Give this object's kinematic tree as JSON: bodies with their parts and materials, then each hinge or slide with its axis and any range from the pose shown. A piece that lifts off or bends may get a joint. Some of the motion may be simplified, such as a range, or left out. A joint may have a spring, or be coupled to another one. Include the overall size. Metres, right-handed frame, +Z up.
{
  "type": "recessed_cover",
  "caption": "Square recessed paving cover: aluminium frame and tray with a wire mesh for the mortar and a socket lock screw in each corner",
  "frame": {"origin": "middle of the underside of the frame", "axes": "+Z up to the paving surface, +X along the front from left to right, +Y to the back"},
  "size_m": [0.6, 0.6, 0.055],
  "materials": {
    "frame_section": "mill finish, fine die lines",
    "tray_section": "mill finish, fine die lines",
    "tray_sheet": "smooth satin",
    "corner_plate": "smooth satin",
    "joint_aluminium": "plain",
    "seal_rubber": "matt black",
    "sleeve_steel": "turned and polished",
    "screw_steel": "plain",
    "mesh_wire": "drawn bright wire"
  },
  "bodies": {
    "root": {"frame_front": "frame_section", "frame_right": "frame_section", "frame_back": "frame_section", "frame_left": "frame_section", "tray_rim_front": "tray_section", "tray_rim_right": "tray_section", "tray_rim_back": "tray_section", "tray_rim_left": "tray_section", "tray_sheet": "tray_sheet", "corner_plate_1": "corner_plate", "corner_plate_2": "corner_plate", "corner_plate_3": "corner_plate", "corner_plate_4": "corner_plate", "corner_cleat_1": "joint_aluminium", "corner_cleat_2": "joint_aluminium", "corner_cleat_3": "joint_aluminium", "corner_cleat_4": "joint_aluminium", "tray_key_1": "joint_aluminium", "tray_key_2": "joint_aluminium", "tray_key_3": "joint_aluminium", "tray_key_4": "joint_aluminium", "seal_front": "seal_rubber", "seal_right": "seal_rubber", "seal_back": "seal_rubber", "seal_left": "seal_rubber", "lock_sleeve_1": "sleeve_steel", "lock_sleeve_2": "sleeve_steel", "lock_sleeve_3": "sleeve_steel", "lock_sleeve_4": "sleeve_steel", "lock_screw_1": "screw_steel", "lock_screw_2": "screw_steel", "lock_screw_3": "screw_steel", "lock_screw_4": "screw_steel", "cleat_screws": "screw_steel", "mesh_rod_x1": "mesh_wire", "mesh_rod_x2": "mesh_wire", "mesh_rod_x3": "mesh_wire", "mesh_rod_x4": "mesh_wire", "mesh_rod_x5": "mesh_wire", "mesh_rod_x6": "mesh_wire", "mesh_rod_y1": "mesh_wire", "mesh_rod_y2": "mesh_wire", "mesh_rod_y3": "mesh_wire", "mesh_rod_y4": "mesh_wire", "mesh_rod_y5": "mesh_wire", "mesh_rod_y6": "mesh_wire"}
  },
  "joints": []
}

** WRITTEN PROBLEM **
Retype all of the material above with every character intact.

** RESULT **
Give this object's kinematic tree as JSON: bodies with their parts and materials, then each hinge or slide with its axis and any range from the pose shown. A piece that lifts off or bends may get a joint. Some of the motion may be simplified, such as a range, or left out. A joint may have a spring, or be coupled to another one. Include the overall size. Metres, right-handed frame, +Z up.
{
  "type": "recessed_cover",
  "caption": "Square recessed paving cover: aluminium frame and tray with a wire mesh for the mortar and a socket lock screw in each corner",
  "frame": {"origin": "middle of the underside of the frame", "axes": "+Z up to the paving surface, +X along the front from left to right, +Y to the back"},
  "size_m": [0.6, 0.6, 0.055],
  "materials": {
    "frame_section": "mill finish, fine die lines",
    "tray_section": "mill finish, fine die lines",
    "tray_sheet": "smooth satin",
    "corner_plate": "smooth satin",
    "joint_aluminium": "plain",
    "seal_rubber": "matt black",
    "sleeve_steel": "turned and polished",
    "screw_steel": "plain",
    "mesh_wire": "drawn bright wire"
  },
  "bodies": {
    "root": {"frame_front": "frame_section", "frame_right": "frame_section", "frame_back": "frame_section", "frame_left": "frame_section", "tray_rim_front": "tray_section", "tray_rim_right": "tray_section", "tray_rim_back": "tray_section", "tray_rim_left": "tray_section", "tray_sheet": "tray_sheet", "corner_plate_1": "corner_plate", "corner_plate_2": "corner_plate", "corner_plate_3": "corner_plate", "corner_plate_4": "corner_plate", "corner_cleat_1": "joint_aluminium", "corner_cleat_2": "joint_aluminium", "corner_cleat_3": "joint_aluminium", "corner_cleat_4": "joint_aluminium", "tray_key_1": "joint_aluminium", "tray_key_2": "joint_aluminium", "tray_key_3": "joint_aluminium", "tray_key_4": "joint_aluminium", "seal_front": "seal_rubber", "seal_right": "seal_rubber", "seal_back": "seal_rubber", "seal_left": "seal_rubber", "lock_sleeve_1": "sleeve_steel", "lock_sleeve_2": "sleeve_steel", "lock_sleeve_3": "sleeve_steel", "lock_sleeve_4": "sleeve_steel", "lock_screw_1": "screw_steel", "lock_screw_2": "screw_steel", "lock_screw_3": "screw_steel", "lock_screw_4": "screw_steel", "cleat_screws": "screw_steel", "mesh_rod_x1": "mesh_wire", "mesh_rod_x2": "mesh_wire", "mesh_rod_x3": "mesh_wire", "mesh_rod_x4": "mesh_wire", "mesh_rod_x5": "mesh_wire", "mesh_rod_x6": "mesh_wire", "mesh_rod_y1": "mesh_wire", "mesh_rod_y2": "mesh_wire", "mesh_rod_y3": "mesh_wire", "mesh_rod_y4": "mesh_wire", "mesh_rod_y5": "mesh_wire", "mesh_rod_y6": "mesh_wire"}
  },
  "joints": []
}